Task instructions →
Quote only the lines from the line containing "Write part 2 of" to the line containing "SHARP_ANGLE = radians(50.0)", with both of those lines included, please, exactly as written.

----------------------------------------

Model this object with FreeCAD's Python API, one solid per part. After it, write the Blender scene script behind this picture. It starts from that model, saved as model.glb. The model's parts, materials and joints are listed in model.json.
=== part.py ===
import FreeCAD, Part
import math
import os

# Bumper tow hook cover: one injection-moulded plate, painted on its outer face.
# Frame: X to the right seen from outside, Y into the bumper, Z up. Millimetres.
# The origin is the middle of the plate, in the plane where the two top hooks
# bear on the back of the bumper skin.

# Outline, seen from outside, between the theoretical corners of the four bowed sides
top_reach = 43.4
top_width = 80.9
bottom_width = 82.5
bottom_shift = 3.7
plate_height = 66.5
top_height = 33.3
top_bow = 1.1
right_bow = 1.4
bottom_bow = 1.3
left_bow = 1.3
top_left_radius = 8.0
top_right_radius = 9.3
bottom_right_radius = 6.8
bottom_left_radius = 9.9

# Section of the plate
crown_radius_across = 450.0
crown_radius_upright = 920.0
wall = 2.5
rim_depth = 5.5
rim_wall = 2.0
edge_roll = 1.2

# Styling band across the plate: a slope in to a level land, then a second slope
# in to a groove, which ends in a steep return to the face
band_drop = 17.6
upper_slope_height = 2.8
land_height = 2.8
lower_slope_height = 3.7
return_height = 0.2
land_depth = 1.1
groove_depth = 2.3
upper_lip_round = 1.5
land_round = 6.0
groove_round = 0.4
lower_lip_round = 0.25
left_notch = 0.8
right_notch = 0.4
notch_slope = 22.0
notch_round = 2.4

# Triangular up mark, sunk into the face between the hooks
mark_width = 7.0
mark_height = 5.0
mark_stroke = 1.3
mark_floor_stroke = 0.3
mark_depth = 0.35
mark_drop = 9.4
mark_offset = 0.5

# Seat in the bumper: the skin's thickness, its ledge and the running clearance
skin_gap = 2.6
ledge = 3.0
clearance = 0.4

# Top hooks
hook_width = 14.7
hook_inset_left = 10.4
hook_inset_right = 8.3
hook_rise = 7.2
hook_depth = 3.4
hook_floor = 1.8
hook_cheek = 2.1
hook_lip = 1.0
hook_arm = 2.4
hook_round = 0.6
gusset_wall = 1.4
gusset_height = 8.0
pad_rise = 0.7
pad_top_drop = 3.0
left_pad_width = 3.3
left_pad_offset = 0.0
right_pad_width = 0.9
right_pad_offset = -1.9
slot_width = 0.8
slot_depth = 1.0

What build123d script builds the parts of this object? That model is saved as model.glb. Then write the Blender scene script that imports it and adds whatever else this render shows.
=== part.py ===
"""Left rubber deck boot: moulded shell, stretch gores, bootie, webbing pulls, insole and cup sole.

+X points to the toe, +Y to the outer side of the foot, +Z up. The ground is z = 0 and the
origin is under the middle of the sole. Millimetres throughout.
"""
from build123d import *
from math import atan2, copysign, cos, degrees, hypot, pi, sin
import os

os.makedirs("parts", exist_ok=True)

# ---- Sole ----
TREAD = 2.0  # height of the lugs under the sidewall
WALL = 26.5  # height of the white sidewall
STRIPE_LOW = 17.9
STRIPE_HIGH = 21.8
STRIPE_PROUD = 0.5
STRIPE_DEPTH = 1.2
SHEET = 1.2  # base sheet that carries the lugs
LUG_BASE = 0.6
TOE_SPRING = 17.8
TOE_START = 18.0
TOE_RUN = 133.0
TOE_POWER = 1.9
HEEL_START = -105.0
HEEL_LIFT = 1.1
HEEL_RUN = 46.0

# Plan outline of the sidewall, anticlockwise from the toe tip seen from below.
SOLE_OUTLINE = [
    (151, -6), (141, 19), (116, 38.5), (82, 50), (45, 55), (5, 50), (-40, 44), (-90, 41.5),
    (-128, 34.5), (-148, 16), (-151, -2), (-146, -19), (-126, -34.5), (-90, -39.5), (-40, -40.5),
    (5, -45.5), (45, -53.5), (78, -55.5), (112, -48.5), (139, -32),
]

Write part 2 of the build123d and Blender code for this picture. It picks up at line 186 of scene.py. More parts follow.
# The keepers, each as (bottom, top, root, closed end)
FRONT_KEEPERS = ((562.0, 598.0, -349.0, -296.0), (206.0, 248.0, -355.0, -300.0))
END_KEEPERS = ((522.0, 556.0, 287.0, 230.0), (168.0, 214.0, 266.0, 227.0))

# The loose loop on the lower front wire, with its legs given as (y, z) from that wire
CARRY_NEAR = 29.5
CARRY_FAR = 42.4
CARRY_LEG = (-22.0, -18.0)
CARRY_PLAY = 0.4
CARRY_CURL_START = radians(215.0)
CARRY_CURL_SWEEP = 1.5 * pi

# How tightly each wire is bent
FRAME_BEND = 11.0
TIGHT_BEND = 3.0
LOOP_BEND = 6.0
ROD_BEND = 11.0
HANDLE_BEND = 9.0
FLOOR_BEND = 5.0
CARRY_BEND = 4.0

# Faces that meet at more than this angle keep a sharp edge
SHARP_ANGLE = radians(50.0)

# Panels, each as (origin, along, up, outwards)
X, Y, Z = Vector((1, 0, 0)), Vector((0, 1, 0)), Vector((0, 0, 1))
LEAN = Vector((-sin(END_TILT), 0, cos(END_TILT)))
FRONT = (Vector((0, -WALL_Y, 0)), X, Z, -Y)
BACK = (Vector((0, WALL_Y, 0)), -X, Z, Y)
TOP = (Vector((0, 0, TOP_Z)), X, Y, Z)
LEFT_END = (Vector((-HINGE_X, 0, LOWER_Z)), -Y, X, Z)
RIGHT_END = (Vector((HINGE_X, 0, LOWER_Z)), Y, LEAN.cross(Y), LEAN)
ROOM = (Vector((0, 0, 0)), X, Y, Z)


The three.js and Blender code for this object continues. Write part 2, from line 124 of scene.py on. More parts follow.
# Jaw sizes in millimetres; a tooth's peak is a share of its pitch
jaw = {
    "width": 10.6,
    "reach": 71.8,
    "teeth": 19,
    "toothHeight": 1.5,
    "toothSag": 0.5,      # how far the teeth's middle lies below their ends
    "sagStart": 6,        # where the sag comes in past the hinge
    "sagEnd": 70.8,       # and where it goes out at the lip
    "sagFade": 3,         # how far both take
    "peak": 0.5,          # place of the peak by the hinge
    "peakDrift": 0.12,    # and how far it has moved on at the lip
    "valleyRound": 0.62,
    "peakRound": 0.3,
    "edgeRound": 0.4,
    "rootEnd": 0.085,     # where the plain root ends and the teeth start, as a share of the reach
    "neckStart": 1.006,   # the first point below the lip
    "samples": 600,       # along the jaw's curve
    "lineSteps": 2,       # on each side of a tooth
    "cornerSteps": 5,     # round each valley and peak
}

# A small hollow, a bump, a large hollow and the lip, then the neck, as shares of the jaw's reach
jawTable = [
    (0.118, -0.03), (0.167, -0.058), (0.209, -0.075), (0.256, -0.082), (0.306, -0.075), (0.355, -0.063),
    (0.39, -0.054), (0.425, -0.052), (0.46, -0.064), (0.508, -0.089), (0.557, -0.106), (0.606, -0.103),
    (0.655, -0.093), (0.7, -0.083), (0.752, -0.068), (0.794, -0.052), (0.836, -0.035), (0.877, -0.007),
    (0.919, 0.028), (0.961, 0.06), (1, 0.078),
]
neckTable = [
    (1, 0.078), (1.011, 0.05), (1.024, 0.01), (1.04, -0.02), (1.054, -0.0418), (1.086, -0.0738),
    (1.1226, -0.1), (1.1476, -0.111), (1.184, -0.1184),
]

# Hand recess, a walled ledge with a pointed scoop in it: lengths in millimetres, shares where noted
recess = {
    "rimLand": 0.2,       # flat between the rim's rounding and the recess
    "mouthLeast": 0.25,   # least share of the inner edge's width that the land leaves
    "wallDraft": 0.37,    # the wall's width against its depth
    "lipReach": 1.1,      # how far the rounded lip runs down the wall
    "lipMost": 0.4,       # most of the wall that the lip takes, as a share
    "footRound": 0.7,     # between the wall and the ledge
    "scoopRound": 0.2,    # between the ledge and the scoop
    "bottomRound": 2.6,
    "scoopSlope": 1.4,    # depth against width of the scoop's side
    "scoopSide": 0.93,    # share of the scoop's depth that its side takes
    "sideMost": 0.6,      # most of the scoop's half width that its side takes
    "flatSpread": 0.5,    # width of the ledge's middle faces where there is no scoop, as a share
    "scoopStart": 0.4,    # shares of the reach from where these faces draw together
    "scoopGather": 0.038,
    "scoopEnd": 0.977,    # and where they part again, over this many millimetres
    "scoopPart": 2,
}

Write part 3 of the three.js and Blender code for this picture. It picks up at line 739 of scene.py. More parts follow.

----------------------------------------

Final result →
Write part 2 of the build123d and Blender code for this picture. It picks up at line 186 of scene.py. More parts follow.
# The keepers, each as (bottom, top, root, closed end)
FRONT_KEEPERS = ((562.0, 598.0, -349.0, -296.0), (206.0, 248.0, -355.0, -300.0))
END_KEEPERS = ((522.0, 556.0, 287.0, 230.0), (168.0, 214.0, 266.0, 227.0))

# The loose loop on the lower front wire, with its legs given as (y, z) from that wire
CARRY_NEAR = 29.5
CARRY_FAR = 42.4
CARRY_LEG = (-22.0, -18.0)
CARRY_PLAY = 0.4
CARRY_CURL_START = radians(215.0)
CARRY_CURL_SWEEP = 1.5 * pi

# How tightly each wire is bent
FRAME_BEND = 11.0
TIGHT_BEND = 3.0
LOOP_BEND = 6.0
ROD_BEND = 11.0
HANDLE_BEND = 9.0
FLOOR_BEND = 5.0
CARRY_BEND = 4.0

# Faces that meet at more than this angle keep a sharp edge
SHARP_ANGLE = radians(50.0)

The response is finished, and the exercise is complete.